Todo evento implica un nivel de expectativas para los públicos disímiles que acreditan su particularidad, unas a priori, otras para metabolizarlas con la decencia pueril de los sentidos. Cuando no se es especialista y sí un mero observador se degusta el arte como uno de los platos imprescindibles de la dieta humana. En eso se me convirtió el recién finalizado Mayo Teatral 2018, dedicado al pueblo de Puerto Rico.
La alegría pura de “leer” el escenario, este Mayo tuvo una trayectoria atractivamente sinuosa, con esa capacidad de alumbrar, con la oscuridad de las salas, nuestro camino como espectadores. También padeció momentos de sombras cortas, no todo fue actuación atemperada.
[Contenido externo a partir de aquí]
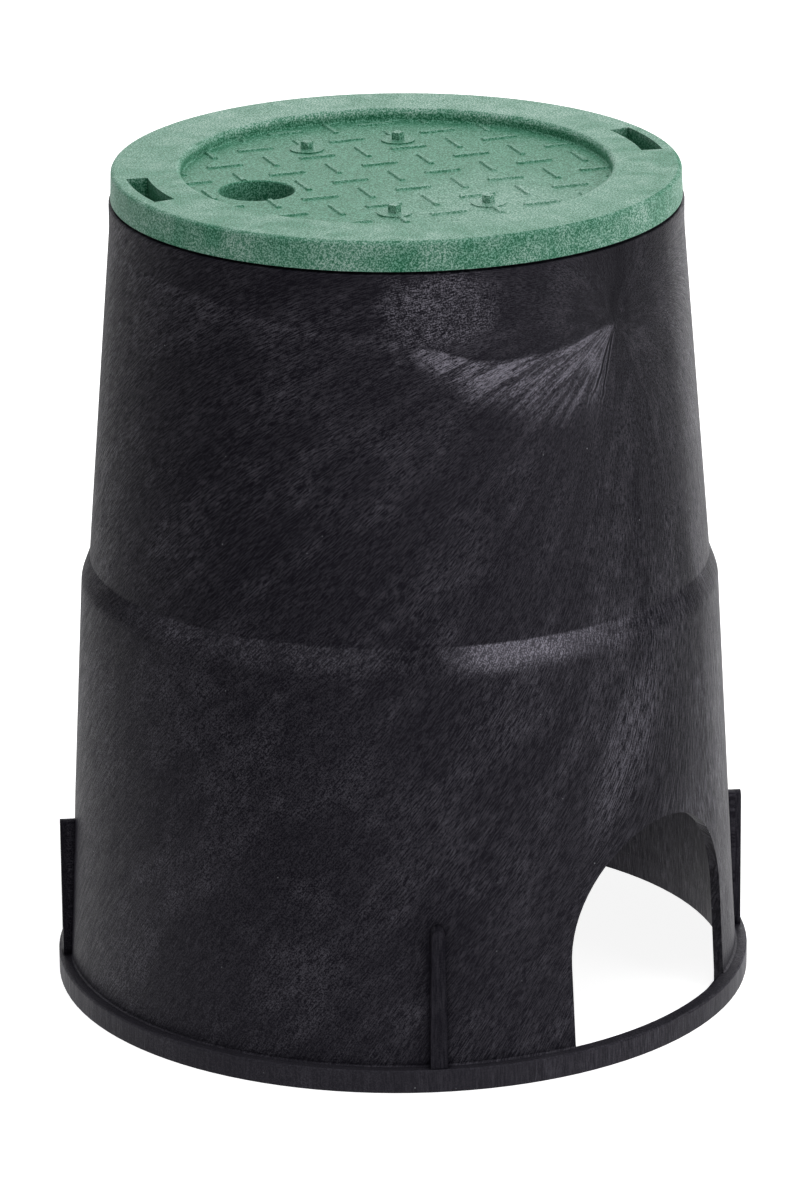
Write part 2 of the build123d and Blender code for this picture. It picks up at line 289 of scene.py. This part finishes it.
    # The sheen is duller round to the left and on the far side, and on the step where nothing rubs
    # it. Its cool tint is the blue cast of carbon black.
    sheen_tint = linear("#f2ebff")
    least_sheen = 0.1
    sheen_of_marks = 0.1
    roughness = add(tree, "MapRange", {0: layers["coarse"], 1: 0.3, 2: 0.7, 3: 0.42, 4: 0.6})
    left = add(tree, "MapRange", {0: across, 1: -150.0, 2: -40.0, 3: 0.28}, **eased)
    right = add(tree, "MapRange", {0: across, 1: -20.0, 2: 8.0, 3: 1.0, 4: 0.32}, **eased)
    far_right = add(tree, "MapRange", {0: across, 1: 20.0, 2: 50.0, 4: 1.7}, **eased)
    right = add(tree, "Math", {0: right, 1: far_right}, operation="MAXIMUM")
    dull = add(tree, "Math", {0: left, 1: right}, operation="MULTIPLY")
    dull = add(tree, "Mix", {0: turned_away, 2: dull, 3: 0.3})
    low = add(tree, "MapRange", {0: below, 1: 60.0, 2: 190.0, 3: 0.3, 4: 0.8}, **eased)
    dull = add(tree, "Math", {0: dull, 1: low}, operation="MAXIMUM")
    unrubbed = add(tree, "Math", {0: step, 1: rub}, operation="SUBTRACT")
    unrubbed = add(tree, "MapRange", {0: unrubbed, 3: 1.0, 4: 0.4})
    sheen = add(tree, "Math", {0: pale, 1: sheen_of_marks, 2: least_sheen}, operation="MULTIPLY_ADD")
    for share in (dull, unrubbed, open_skin):
        sheen = add(tree, "Math", {0: sheen, 1: share}, operation="MULTIPLY")

    # The dashes and the grain stand up from the skin, most where it is scuffed and rubbed
    relief = add(tree, "Math", {0: layers["coarse"], 1: 1.5, 2: layers["fine"]}, operation="MULTIPLY_ADD")
    rough_skin = add(tree, "Math", {0: scuff, 1: rub}, operation="MAXIMUM")
    rough_skin = add(tree, "Math", {0: rough_skin, 1: 2.0, 2: 0.4}, operation="MULTIPLY_ADD")
    relief = add(tree, "Math", {0: grain, 1: rough_skin, 2: relief}, operation="MULTIPLY_ADD")
    relief_depth = 0.14
    bump = add(tree, "Bump", {"Strength": 0.8, "Distance": relief_depth / mm_per_m, "Height": relief})
    skin = add(tree, "BsdfPrincipled", {"Base Color": colour, "Roughness": roughness,
               "IOR": polypropylene_ior, "Specular IOR Level": sheen, "Specular Tint": sheen_tint,
               "Normal": bump})
    add(tree, "OutputMaterial", {0: skin})
    return material


finish_all_over(body, fibre_filled_polypropylene())


# Lid
# One injection moulding in green foamed polypropylene that drops onto the body's seat: a thick rim,
# a sunk tread with small ribs and pegs, a finger hole and two lift slots. Its shape is the packed
# solid; this section gives it the mottled skin of foamed plastic.

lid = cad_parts["lid"]


def foamed_polypropylene():
    """Green foamed polypropylene: gas in the melt leaves pale flecks, and whitish clouds and
    streaks that run outwards from the middle and down the edge, so the skin looks dusty."""
    material = bpy.data.materials.new("foamed_polypropylene")
    material.use_nodes = True
    tree = material.node_tree
    tree.nodes.clear()
    place = add(tree, "VectorMath", {0: add(tree, "TexCoord").outputs["Object"], "Scale": mm_per_m},
                operation="SCALE")

    # How far the melt has run from the middle, over the top and down the edge
    rim_radius = 60.0
    swirl_size = 24.0
    swirl_drag = 14.0
    xyz = add(tree, "SeparateXYZ", {0: place}).outputs
    flat = add(tree, "CombineXYZ", {"X": xyz["X"], "Y": xyz["Y"]})
    radius = add(tree, "VectorMath", {0: flat}, operation="LENGTH")
    run = add(tree, "Math", {0: radius, 1: xyz["Z"]}, operation="SUBTRACT")
    turn = add(tree, "Math", {0: xyz["Y"], 1: xyz["X"]}, operation="ARCTAN2")
    arc = add(tree, "Math", {0: turn, 1: rim_radius}, operation="MULTIPLY")
    flow = add(tree, "CombineXYZ", {"X": arc, "Y": run})
    swirl = add(tree, "TexNoise", {"Vector": place, "Scale": 1 / swirl_size, "Detail": 1.0})
    swirl = add(tree, "VectorMath", {0: swirl.outputs["Color"], "Scale": swirl_drag}, operation="SCALE")
    flow = add(tree, "VectorMath", {0: flow, 1: swirl}, operation="ADD")

    # Flecks and clouds, stretched outwards on the rim and even in the middle. The foam's pores are
    # about a tenth of a millimetre, so the flecks are drawn as coarse as they need to show.
    fleck_sizes = {"streak": (0.7, 4.5), "cloud": (9.0, 26.0)}
    layers = {}
    for name, (width, length) in fleck_sizes.items():
        stretched = add(tree, "VectorMath", {0: flow, 1: (1 / width, 1 / length, 0)}, operation="MULTIPLY")
        layers[name] = add(tree, "TexNoise", {"Vector": stretched, "Scale": 1.0, "Detail": 3.0,
                           "Roughness": 0.65}, noise_dimensions="2D")
    fleck_size = 0.45
    mottle_size = 11.0
    grain = add(tree, "TexNoise", {"Vector": place, "Scale": 1 / fleck_size, "Detail": 2.0,
                "Roughness": 0.7})
    mottle = add(tree, "TexNoise", {"Vector": place, "Scale": 1 / mottle_size, "Detail": 3.0,
                 "Distortion": 1.0})
    outward = add(tree, "MapRange", {0: radius, 1: 18.0, 2: 60.0, 4: 0.35})
    clouds = add(tree, "Mix", {0: outward, 2: mottle, 3: layers["cloud"]})
    streaks = add(tree, "Mix", {0: outward, 2: grain, 3: layers["streak"]})
    flecks = add(tree, "Mix", {0: 0.25, 2: grain, 3: streaks})
    cloud = add(tree, "MapRange", {0: clouds, 1: 0.38, 2: 0.68})

    # The back of the lid, away from the camera's side, is worn paler, and the sunk faces stay greener
    worn_side = (-0.633, 0.774, 0)
    rim_top = 231.8
    sunk_edge = 75.0
    dish_edge = 57.0
    tread_floor = 229.3
    worn = add(tree, "VectorMath", {0: flat, 1: worn_side}, operation="DOT_PRODUCT")
    worn = add(tree, "MapRange", {0: worn, 1: 5.0, 2: 68.0, 3: -0.06, 4: 0.34})
    cloud = add(tree, "Math", {0: cloud, 1: worn}, operation="ADD", use_clamp=True)
    sunk = add(tree, "MapRange", {0: xyz["Z"], 1: rim_top, 2: rim_top - 1.8, 4: 0.8})
    sunk = add(tree, "MapRange", {0: radius, 1: sunk_edge + 1.0, 2: sunk_edge, 4: sunk})
    cloud = add(tree, "Math", {0: cloud, 1: sunk}, operation="SUBTRACT", use_clamp=True)

    # The ribs and pegs are rubbed paler, and so is one patch of the dish with a ragged edge
    scoured_middle = (41.0, -6.0, 0)
    ragged = 44.0
    raised = add(tree, "MapRange", {0: xyz["Z"], 1: tread_floor, 2: tread_floor + 0.3, 4: 0.25})
    raised = add(tree, "MapRange", {0: radius, 1: dish_edge + 1.0, 2: dish_edge, 4: raised})
    cloud = add(tree, "Math", {0: cloud, 1: raised}, operation="ADD", use_clamp=True)
    scoured = add(tree, "VectorMath", {0: flat, 1: scoured_middle}, operation="DISTANCE")
    scoured = add(tree, "Math", {0: mottle, 1: ragged, 2: scoured}, operation="MULTIPLY_ADD")
    scoured = add(tree, "MapRange", {0: scoured, 1: 60.0, 2: 26.0, 4: 0.75})
    cloud = add(tree, "Math", {0: cloud, 1: scoured}, operation="ADD", use_clamp=True)

    # Each colour is given clean and clouded, but for the pits, which stay clean
    clean_green, clouded_green = linear("#276f50"), linear("#5e9a80")
    clean_fleck, clouded_fleck = linear("#7db79f"), linear("#c0dad0")
    pit_green = linear("#1f5f42")
    pale_flecks = add(tree, "MapRange", {0: flecks, 1: 0.48, 2: 0.58})
    pits = add(tree, "MapRange", {0: flecks, 1: 0.43, 2: 0.33})
    ground = add(tree, "Mix", {0: cloud, 6: clean_green, 7: clouded_green}, data_type="RGBA")
    ground = add(tree, "Mix", {0: pits, 6: ground, 7: pit_green}, data_type="RGBA")
    fleck_colour = add(tree, "Mix", {0: cloud, 6: clean_fleck, 7: clouded_fleck}, data_type="RGBA")
    colour = add(tree, "Mix", {0: pale_flecks, 6: ground, 7: fleck_colour}, data_type="RGBA")

    # Corners stay darker, as dust and light reach them least
    corner_size = 2.0 / mm_per_m
    corner = add(tree, "AmbientOcclusion", {"Distance": corner_size}, samples=6, only_local=True)
    open_skin = add(tree, "MapRange", {0: corner.outputs["AO"], 1: 0.4, 2: 0.9, 3: 0.82})
    colour = add(tree, "VectorMath", {0: colour, "Scale": open_skin}, operation="SCALE")
    roughness = add(tree, "MapRange", {0: flecks, 1: 0.3, 2: 0.7, 3: 0.46, 4: 0.6})
    relief_depth = 0.1
    dusty_sheen = 0.13
    bump = add(tree, "Bump", {"Strength": 0.5, "Distance": relief_depth / mm_per_m, "Height": flecks})
    skin = add(tree, "BsdfPrincipled", {"Base Color": colour, "Roughness": roughness,
               "IOR": polypropylene_ior, "Specular IOR Level": dusty_sheen, "Normal": bump})
    add(tree, "OutputMaterial", {0: skin})
    return material


finish_all_over(lid, foamed_polypropylene())


# Floor and surroundings
# A plain pale sheet of matt paper under the box, and the light of the room. Both show as white,
# also in reflections, and the paper keeps the shadow.

# The paper lies this far under the foot, so that the two faces don't lie in one plane
floor_drop = 0.0002
floor_half = 6.0
floor_corners = [(x * floor_half, y * floor_half, -floor_drop)
                 for x, y in ((-1, -1), (1, -1), (1, 1), (-1, 1))]
floor_mesh = bpy.data.meshes.new("floor")
floor_mesh.from_pydata(floor_corners, [], [(0, 1, 2, 3)])
floor = bpy.data.objects.new("floor", floor_mesh)
bpy.context.scene.collection.objects.link(floor)


def seen_or_mirrored(tree):
    """1 on rays that the camera sends, or that arrive by a reflection or through glass."""
    path = add(tree, "LightPath").outputs
    seen = add(tree, "Math", {0: path["Is Camera Ray"], 1: path["Is Glossy Ray"]}, operation="MAXIMUM")
    return add(tree, "Math", {0: seen, 1: path["Is Transmission Ray"]}, operation="MAXIMUM")


def matt_paper():
    """Matt paper, which shows no gloss: light of its own, for seen rays only, lifts its lit part to
    white."""
    paper_white = linear("#e0e0e0")
    lift_to_white = 0.9
    material = bpy.data.materials.new("matt_paper")
    material.use_nodes = True
    tree = material.node_tree
    tree.nodes.clear()
    paper = add(tree, "BsdfDiffuse", {"Color": paper_white})
    glow = add(tree, "Math", {0: seen_or_mirrored(tree), 1: lift_to_white}, operation="MULTIPLY")
    lift = add(tree, "Emission", {"Strength": glow})
    add(tree, "OutputMaterial", {0: add(tree, "AddShader", {0: paper, 1: lift})})
    return material


floor.data.materials.append(matt_paper())

# Lamps aside, this is the share of the room's white that falls on the box
room_light = 0.256
room_white = linear("#ffffff")
world = bpy.data.worlds.new("room")
bpy.context.scene.world = world
world.use_nodes = True
world.node_tree.nodes.clear()
room = add(world.node_tree, "MapRange", {0: seen_or_mirrored(world.node_tree), 3: room_light, 4: 1.0})
room = add(world.node_tree, "Background", {"Color": room_white, "Strength": room})
add(world.node_tree, "OutputWorld", {0: room})


# Lamps
# Four softboxes, set from the camera: one overhead, one at the back that lights the lid's top, and
# two low on the right, in front and behind, that light the step and the right edge of the wall.

def softbox(name, azimuth, elevation, distance, size, power):
    """A square lamp that faces the middle of the box, at an azimuth from -Y towards +X."""
    lamp = bpy.data.lights.new(name, "AREA")
    lamp.shape = "SQUARE"
    lamp.size = size
    lamp.energy = power
    holder = bpy.data.objects.new(name, lamp)
    bpy.context.scene.collection.objects.link(holder)
    aim = Vector((0, 0, cad_bounds[1][2] / 2))
    swing = Matrix.Rotation(radians(azimuth), 4, "Z") @ Matrix.Rotation(radians(90 - elevation), 4, "X")
    holder.matrix_world = Matrix.Translation(aim) @ swing @ Matrix.Translation((0, 0, distance))


# Degrees round from the camera and up from the floor, distance and size in metres, and power
camera_azimuth = 39.3
softboxes = {"overhead": (20, 70, 1.4, 0.9, 6.5), "back": (180, 30, 1.4, 1.0, 5.0),
             "front_right": (57, 22, 1.5, 0.8, 4.0), "back_right": (120, 15, 1.4, 0.8, 6.0)}
for name, (round_from_camera, elevation, distance, size, power) in softboxes.items():
    softbox(name, camera_azimuth + round_from_camera, elevation, distance, size, power)


# Camera
# It stands nearly in front of one gusset, with a pipe opening on the right, and looks down on the
# lid as the photograph was taken: a long lens, level to within a degree.

camera_reach = 1.6946
camera_height = 0.6909
camera_dip = 19.01
camera_lean = -0.5
camera_lens = 193.1
camera_data = bpy.data.cameras.new("camera")
camera_data.lens = camera_lens
camera_data.sensor_width = 36.0
camera_data.clip_start = 0.05
camera = bpy.data.objects.new("camera", camera_data)
bpy.context.scene.collection.objects.link(camera)
camera.matrix_world = (
    Matrix.Rotation(radians(camera_azimuth), 4, "Z")
    @ Matrix.Translation((0, -camera_reach, camera_height))
    @ Matrix.Rotation(radians(90 - camera_dip), 4, "X")
    @ Matrix.Rotation(radians(camera_lean), 4, "Z")
)
bpy.context.scene.camera = camera
bpy.context.scene.view_settings.view_transform = "Standard"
Pero el teatro tonifica, salpimienta, rompe el letargo en que suele sumirse la sociedad o lo que lo mismo, nos abofetea con la fuerza impúdica que traiga en su dramaturgia cada puesta a la que nos enfrentemos. El teatro, cuando se distancia del panfleto, es un explorador ético para los conflictos de injusticia social, la memoria y la Historia con que se visten la dignidad humana y la libertad.
Esta edición de la Temporada de Teatro Latinoamericano y Caribeño, Mayo Teatral 2018, convocado por Casa de las Américas resultó un compendio entonces de impresiones, efectos, aciertos y, ¿por qué no?, desaciertos de los que no se pudo sustraer una zona nada desdeñable de quienes habitualmente visitan las salas de teatro cualesquiera que sean sus motivaciones.
Ese espacio social, íntimo, político, psicológico, psicodélico, donde las barreras quedan allanadas por esa voraz mirada de quienes ocupamos las butacas antes del proscenio, se fue ensanchando en complicidad con los actores, dramaturgos y directores. Ellos consiguieron, en el laberinto de significados que suponen las diversas puestas en escena, un magma de dimensiones humanas que subyace dentro de cada uno de nosotros.